Analysis plot for daily flow in validation period with ANN model (m3/s)

Comparison of HSPF and ANN models

During comparison of results, the words such as ‘calibration’ and ‘validation’ of HSPF model were used as similar to training and testing of ANN model, respectively. To estimate the relative performance of the models in runoff simulation, values of evaluation criteria obtained from both ANN and HSPF models were compared. The evaluation criteria of ANN model obtained during training were compared with the corresponding evaluation criteria obtained during HSPF calibration. The values of Ens, R 2, ME, RMSE and PWRMSE are Statistical evaluation criteria that have been showed in Table 5. Similarly, the testing results of the ANN model were compared with the validation results of HSPF model.

Table 5 Performances of HSPF and FFNN model

The ENs for the HSPF model ranged from 0.565 to 0.963 for the calibration period and from 0.526 to 0.933 for the validation period. Similarly, The R 2 for the HSPF model ranged from 0.821 to 0.98 for the calibration period and from 0.793 to 0.97 for the validation period. The ME ranged from −0.738 to 0.721 for the calibration period and from −1.153 to −0.927 for the validation period. Also, The RMSE ranged from 1.399 to 2.84 for the calibration period and from 2.097 to 2.681 for the validation period. The PWRMSE for HSPF model ranged from 1.519 to 3.196 for the calibration period and from 2.71 to 3.279 for the validation period.

The ENs for the ANN model ranged from 0.836 to 0.982 for the calibration period and from 0.694 to 0.921 for the validation period. Similarly, The R 2 for the ANN model ranged from 0.950 to 0.992 for the calibration period and from 0.961 to 0.963 for the validation period. The ME ranged from −0.457 to 0.551 for the calibration period and from 0.211 to 0.262 for the validation period. Also, The RMSE ranged from 0.953 to 1.817 for the calibration period and from 1.724 to 2.289 for the validation period. The PWRMSE for ANN model ranged from 1.536 to 2.224 for the calibration period and from 3.392 to 2.263 for the validation period.

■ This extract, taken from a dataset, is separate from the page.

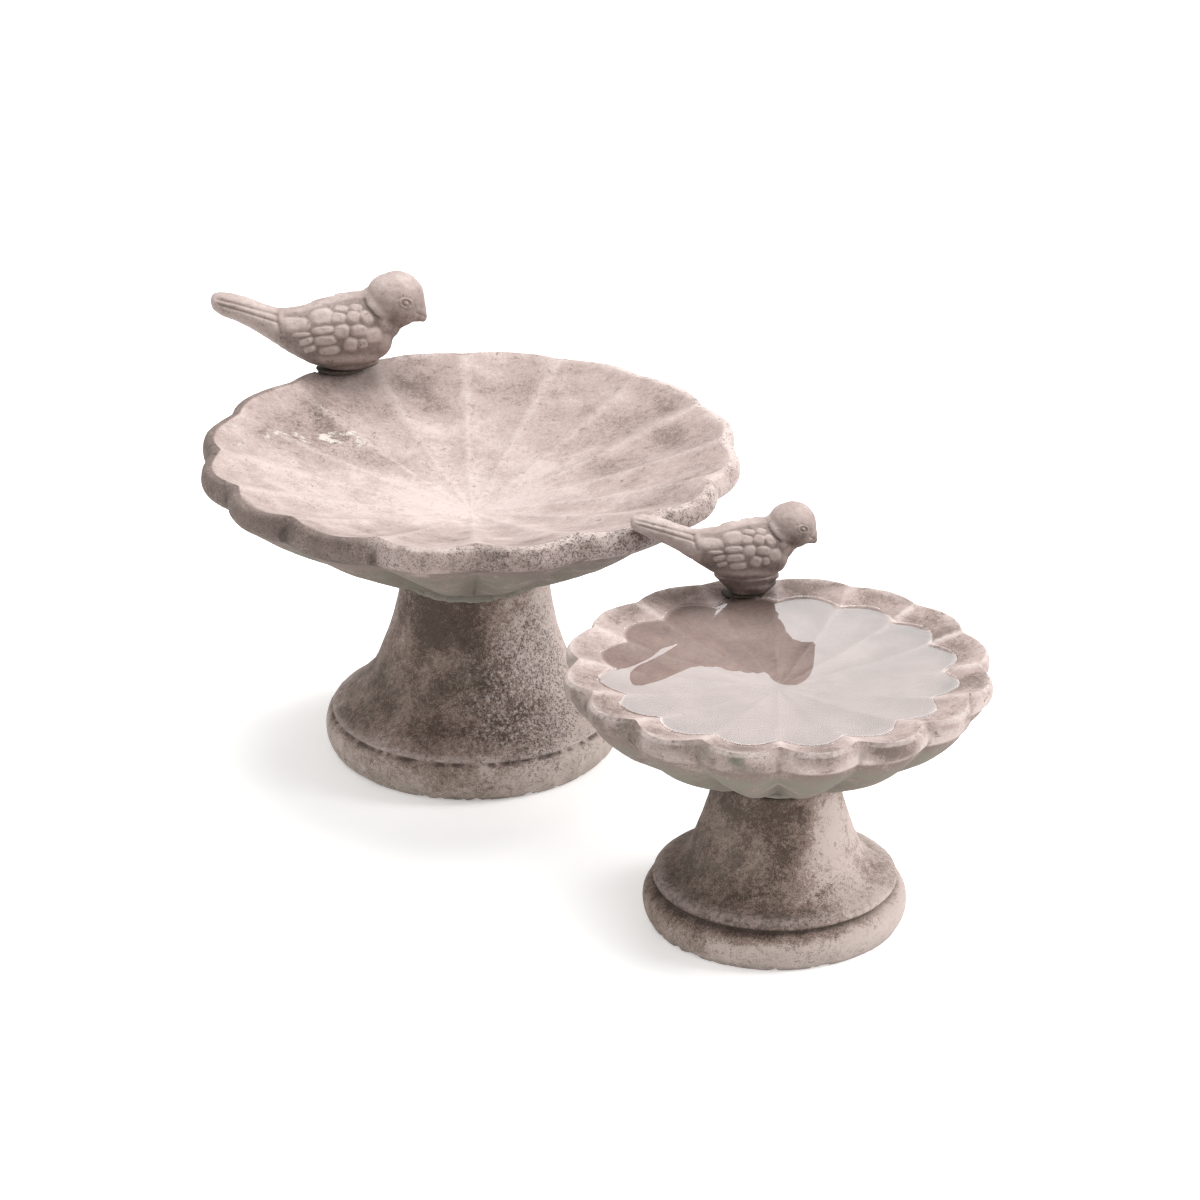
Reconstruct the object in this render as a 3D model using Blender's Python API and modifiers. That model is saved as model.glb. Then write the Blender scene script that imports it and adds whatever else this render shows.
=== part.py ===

The results indicated that both models were generally able to simulate stream flow well during both the calibration/validation periods. However, the simulated stream flows by ANN were better than those predicted by HSPF during the calibration and validation periods. The runoff simulation of the ANN model was found to be better than the HSPF model during calibration and validation as revealed from the values of the evaluation criteria. There was a considerable difference between the values of ENs obtained from the ANN and HSPF models for the year 2004 (Table 5). Similar results were obtained during model validation period as well. In this study of the HSPF model, the values of Nash–Sutcliffe coefficients were found to be lower than that of the ANN model. This confirms that ANN model is well capable of describing the non-linear relationship between the input and output.

Figures 9 and 10 show the scatter plots of observed and computed runoff values for the calibration and validation periods for the HSPF model. The scatter plot is well spread over the ideal line for this the watershed (Fig. 9). In the validation period, the plot is shifted towards one side. The shift from the ideal line shows the possibility of systematic errors. Similar scatter plots for the ANN model, shown in Figs. 11 and 12, exhibit a closer scatter to the ideal line, thus indicating good runoff simulation for the Gharehsoo River watershed. The scatter for the ANN model is obviously better than that of the HSPF model. These scatter plots are considered to have been accounted for by the application of the ANN model as is revealed by relatively more symmetrical scatter in figures. The ANN model was found to be more successful than the HSPF in relation to better forecast of peak flow. The results of this study, in general, showed that ANNs can be powerful tools in runoff simulation.

Fig. 9
figure 9

Scatter plot for daily flow in calibration period with HSPF model (m3/s)

Fig. 10
figure 10

Scatter plot for daily flow in validation period with HSPF model (m3/s)

Fig. 11
figure 11

Scatter plot for daily flow in calibration period with ANN model (m3/s)

Fig. 12
figure 12

Scatter plot for daily flow in validation period with ANN model (m3/s)

Conclusion

This paper reports the results of a comparison of two different models for runoff simulation in the Gharehsoo River watershed, Iran, in the period 1998–2007. The performance of models in ‘calibration and training’ and ‘validation and testing’ stages are compared with the observed runoff values to identify the best fit forecasting model based upon a number of selected performance criteria. The comparison results show that the ANN model have better performances in forecasting of runoff from HSPF. By considering a good training process and suitable algorithms and nodes, the prediction is more accurate. Once the architecture of the network is defined, weights are calculated so as to represent the desired output through a learning process where the ANN is trained to obtain the expected results. The neural network could predict runoff accurately, with good agreement between the observed and predicted values compared to the HSPF model. The ANNs are capable for daily simulation of runoff. However, in low flows, a little bit above estimation is observed. As in hydrologic models, ANN does not require watershed information and other physical parameters in the modeling process, which reduces the complexities of modeling the system. Required time for the calibration of the ANNs is much less as compared to the HSPF. Also, for calibration ANN model is need less expertise and experiences. In comparison to HSPF model, less data is required for simulation using the ANNs. If a number of scenarios are to be made to investigate the response of the catchment, the HSPF may prove advantageous in comparison to the ANNs. One of advantages of the HSPF model is to make reliable runoff simulation when there are available climate and soil data at ungauged site. The results of this study were in a good agreement with earlier studies conducted for, in general, the HSPF and ANN comparison in daily simulations, specifically runoff prediction performance.